[Entries with model source code]
◇ ◇ ◇ ◇ ◇

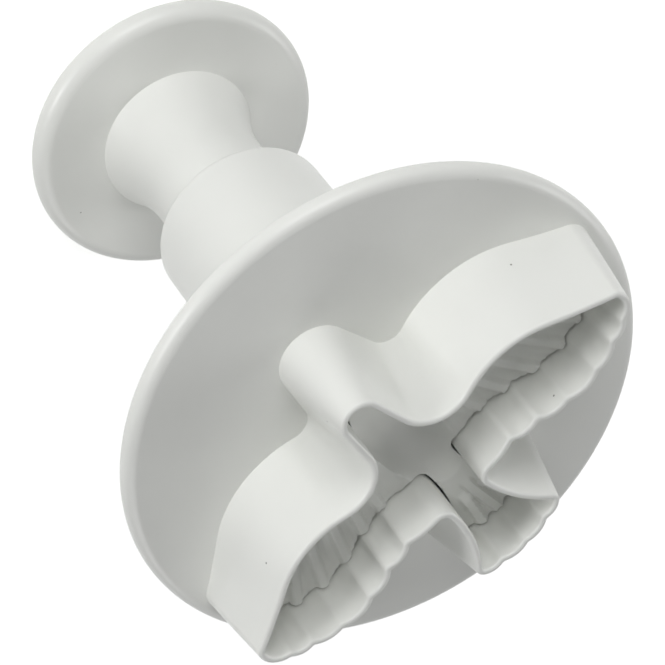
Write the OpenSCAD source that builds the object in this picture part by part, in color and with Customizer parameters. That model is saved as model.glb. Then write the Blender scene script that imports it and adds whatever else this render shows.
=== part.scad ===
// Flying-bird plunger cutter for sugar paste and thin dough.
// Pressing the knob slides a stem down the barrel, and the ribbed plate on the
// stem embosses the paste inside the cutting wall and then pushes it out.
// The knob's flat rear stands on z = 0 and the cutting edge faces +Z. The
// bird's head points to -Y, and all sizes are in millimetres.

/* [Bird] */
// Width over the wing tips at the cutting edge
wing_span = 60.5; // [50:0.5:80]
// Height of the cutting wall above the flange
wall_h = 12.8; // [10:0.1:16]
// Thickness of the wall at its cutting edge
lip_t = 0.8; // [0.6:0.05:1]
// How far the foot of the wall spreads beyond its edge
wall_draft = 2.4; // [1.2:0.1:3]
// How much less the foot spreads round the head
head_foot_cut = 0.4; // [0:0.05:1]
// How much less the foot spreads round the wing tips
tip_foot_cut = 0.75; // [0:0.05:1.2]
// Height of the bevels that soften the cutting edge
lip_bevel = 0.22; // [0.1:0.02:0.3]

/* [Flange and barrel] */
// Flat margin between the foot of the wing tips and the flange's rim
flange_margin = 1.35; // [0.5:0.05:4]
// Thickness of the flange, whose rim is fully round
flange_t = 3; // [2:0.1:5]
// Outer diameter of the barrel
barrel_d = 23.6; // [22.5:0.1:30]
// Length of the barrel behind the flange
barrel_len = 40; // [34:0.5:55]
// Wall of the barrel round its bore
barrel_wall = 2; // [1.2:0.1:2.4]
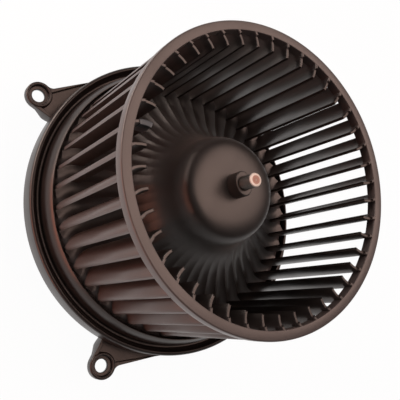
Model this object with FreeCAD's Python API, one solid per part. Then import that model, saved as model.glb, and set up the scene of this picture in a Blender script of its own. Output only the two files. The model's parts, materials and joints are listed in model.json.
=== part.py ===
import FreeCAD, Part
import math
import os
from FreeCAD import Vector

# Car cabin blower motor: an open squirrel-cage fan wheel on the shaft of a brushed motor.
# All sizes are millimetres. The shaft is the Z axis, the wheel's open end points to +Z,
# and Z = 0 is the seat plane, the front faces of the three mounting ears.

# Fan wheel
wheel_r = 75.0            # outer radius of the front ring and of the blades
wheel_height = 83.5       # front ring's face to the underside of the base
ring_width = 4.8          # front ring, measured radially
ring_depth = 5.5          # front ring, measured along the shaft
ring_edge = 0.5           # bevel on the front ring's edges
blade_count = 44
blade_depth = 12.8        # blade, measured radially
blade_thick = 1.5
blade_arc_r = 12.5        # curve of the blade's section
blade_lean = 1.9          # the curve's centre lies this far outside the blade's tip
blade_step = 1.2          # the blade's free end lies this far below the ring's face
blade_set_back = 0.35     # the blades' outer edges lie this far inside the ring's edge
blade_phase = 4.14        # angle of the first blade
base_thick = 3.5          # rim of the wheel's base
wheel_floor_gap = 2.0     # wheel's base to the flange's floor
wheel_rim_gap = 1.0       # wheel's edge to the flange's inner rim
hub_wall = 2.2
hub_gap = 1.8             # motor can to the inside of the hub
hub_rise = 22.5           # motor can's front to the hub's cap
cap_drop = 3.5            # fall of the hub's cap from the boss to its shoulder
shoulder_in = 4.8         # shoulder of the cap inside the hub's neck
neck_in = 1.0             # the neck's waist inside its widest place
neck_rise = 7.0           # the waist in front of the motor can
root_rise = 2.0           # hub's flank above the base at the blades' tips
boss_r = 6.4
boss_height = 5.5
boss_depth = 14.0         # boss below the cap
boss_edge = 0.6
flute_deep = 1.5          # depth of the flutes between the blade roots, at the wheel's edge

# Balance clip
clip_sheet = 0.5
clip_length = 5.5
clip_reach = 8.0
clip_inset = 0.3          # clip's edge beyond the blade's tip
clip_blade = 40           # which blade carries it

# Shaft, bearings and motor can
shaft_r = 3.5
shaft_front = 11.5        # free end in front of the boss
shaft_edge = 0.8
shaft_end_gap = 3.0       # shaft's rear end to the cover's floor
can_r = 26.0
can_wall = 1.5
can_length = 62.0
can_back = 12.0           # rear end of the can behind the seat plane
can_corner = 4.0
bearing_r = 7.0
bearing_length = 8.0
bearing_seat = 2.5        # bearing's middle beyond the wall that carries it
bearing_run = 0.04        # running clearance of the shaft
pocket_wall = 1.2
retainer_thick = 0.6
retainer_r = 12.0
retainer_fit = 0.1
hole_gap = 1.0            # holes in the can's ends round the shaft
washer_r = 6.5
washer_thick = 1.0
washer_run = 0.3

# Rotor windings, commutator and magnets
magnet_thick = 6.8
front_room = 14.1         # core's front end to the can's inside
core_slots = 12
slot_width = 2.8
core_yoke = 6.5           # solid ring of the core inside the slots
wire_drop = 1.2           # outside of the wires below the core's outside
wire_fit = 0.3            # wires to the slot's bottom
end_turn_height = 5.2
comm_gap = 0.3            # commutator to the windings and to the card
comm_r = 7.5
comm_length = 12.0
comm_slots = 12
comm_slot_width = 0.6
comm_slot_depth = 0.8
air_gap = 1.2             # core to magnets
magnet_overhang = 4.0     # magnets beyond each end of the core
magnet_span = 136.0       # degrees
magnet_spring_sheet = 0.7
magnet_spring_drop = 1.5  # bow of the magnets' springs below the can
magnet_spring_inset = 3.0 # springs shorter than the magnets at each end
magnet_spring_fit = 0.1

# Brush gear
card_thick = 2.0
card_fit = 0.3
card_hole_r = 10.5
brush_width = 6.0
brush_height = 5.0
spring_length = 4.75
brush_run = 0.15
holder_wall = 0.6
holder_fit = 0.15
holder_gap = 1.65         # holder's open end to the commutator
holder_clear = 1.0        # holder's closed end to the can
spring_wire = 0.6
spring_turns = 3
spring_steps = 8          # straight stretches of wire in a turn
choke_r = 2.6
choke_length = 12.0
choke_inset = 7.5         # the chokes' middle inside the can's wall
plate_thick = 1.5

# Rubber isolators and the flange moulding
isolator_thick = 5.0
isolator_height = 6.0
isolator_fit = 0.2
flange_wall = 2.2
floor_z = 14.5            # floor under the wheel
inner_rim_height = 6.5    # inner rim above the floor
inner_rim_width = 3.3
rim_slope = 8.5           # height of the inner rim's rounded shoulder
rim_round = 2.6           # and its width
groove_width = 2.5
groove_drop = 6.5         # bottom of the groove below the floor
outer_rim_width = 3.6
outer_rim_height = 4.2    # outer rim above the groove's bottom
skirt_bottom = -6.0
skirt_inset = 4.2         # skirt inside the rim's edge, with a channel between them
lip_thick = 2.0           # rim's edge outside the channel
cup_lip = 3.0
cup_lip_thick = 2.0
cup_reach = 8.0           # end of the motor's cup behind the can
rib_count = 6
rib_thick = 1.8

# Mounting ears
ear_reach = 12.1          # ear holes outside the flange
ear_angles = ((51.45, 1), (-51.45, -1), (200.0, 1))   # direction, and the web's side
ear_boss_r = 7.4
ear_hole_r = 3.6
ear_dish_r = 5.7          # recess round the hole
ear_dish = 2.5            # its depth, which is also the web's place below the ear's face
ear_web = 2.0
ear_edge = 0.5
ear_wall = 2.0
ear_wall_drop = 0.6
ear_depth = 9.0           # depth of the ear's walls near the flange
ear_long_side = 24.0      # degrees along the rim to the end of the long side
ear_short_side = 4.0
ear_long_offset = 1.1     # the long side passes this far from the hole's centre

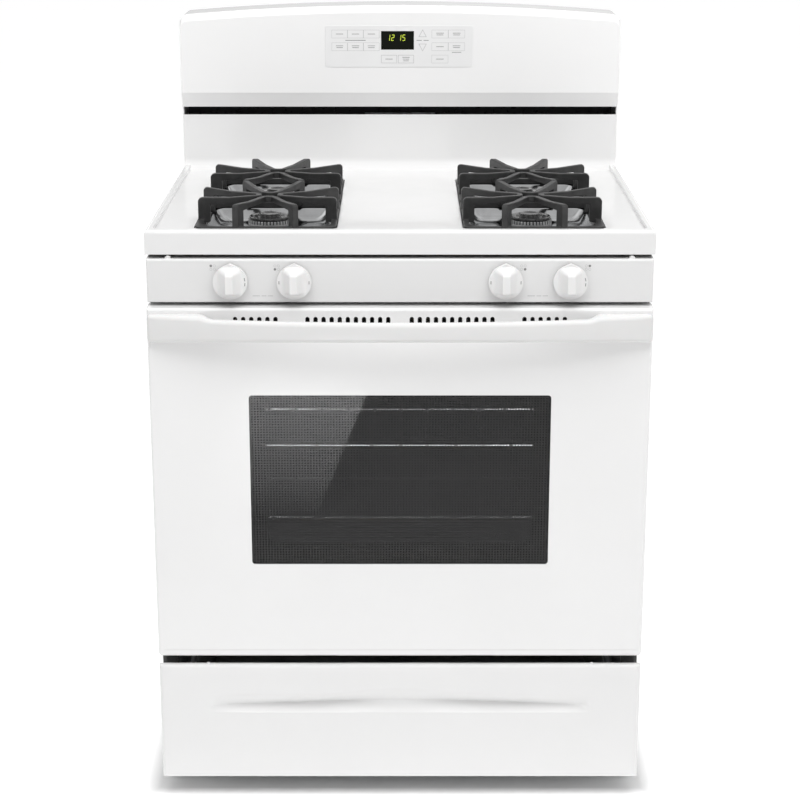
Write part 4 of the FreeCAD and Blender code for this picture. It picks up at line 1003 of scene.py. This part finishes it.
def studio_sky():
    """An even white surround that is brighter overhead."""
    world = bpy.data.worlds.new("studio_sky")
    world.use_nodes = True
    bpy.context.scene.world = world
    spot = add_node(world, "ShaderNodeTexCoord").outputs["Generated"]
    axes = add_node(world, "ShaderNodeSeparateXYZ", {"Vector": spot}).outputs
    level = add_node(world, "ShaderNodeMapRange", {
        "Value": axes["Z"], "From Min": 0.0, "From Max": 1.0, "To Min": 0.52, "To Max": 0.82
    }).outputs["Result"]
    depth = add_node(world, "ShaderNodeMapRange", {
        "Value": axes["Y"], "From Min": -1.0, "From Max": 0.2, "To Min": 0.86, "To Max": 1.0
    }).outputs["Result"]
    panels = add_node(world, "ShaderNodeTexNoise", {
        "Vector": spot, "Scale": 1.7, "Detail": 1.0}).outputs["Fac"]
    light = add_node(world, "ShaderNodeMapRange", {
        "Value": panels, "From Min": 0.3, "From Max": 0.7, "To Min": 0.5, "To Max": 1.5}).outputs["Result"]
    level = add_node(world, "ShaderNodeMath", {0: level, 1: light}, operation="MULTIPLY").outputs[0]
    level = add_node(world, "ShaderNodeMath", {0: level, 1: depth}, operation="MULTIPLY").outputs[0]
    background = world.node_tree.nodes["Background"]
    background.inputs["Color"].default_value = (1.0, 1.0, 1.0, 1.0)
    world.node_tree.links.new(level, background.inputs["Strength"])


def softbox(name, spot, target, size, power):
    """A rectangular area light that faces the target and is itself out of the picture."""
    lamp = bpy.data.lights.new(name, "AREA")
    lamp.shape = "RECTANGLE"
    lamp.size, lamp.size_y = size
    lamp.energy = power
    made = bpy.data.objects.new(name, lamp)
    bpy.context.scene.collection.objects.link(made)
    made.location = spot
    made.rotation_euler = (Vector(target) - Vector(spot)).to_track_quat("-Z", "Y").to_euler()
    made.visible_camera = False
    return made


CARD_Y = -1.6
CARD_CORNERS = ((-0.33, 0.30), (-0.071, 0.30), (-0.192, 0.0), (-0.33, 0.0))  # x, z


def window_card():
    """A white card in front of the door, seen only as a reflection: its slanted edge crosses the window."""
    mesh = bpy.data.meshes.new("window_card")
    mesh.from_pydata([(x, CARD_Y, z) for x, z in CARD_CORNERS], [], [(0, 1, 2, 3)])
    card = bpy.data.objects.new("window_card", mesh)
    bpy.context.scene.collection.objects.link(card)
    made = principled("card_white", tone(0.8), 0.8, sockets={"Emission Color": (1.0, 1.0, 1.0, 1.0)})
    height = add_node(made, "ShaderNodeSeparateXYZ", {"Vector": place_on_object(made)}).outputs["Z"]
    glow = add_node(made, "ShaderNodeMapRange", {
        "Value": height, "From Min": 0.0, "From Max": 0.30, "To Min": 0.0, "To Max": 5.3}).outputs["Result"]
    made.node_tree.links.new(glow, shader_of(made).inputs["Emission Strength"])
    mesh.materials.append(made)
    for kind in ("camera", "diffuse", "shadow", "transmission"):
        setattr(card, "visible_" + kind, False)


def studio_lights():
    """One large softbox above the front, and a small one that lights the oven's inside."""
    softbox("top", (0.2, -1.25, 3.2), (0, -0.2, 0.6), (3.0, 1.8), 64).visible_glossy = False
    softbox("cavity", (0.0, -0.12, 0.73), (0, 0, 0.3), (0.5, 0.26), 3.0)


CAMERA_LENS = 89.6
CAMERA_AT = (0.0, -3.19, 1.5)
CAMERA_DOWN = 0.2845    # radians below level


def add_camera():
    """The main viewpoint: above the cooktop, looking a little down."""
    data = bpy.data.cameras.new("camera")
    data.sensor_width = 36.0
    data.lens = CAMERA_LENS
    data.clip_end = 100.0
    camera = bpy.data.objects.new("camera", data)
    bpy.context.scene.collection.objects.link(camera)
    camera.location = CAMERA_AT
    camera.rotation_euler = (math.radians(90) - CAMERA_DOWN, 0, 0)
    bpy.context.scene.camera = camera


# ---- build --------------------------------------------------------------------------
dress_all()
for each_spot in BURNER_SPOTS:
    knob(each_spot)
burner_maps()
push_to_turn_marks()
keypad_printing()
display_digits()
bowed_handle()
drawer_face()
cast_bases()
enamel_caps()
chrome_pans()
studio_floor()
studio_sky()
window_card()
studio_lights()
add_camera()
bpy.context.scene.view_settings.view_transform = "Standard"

◇ ◇ ◇ ◇ ◇

What the task requires
Only the lines from the one with "Model this object" up to the one with "# and Z = 0" should be repeated, both included, exactly as they appear.

Full output
Model this object with FreeCAD's Python API, one solid per part. Then import that model, saved as model.glb, and set up the scene of this picture in a Blender script of its own. Output only the two files. The model's parts, materials and joints are listed in model.json.
=== part.py ===
import FreeCAD, Part
import math
import os
from FreeCAD import Vector

# Car cabin blower motor: an open squirrel-cage fan wheel on the shaft of a brushed motor.
# All sizes are millimetres. The shaft is the Z axis, the wheel's open end points to +Z,
# and Z = 0 is the seat plane, the front faces of the three mounting ears.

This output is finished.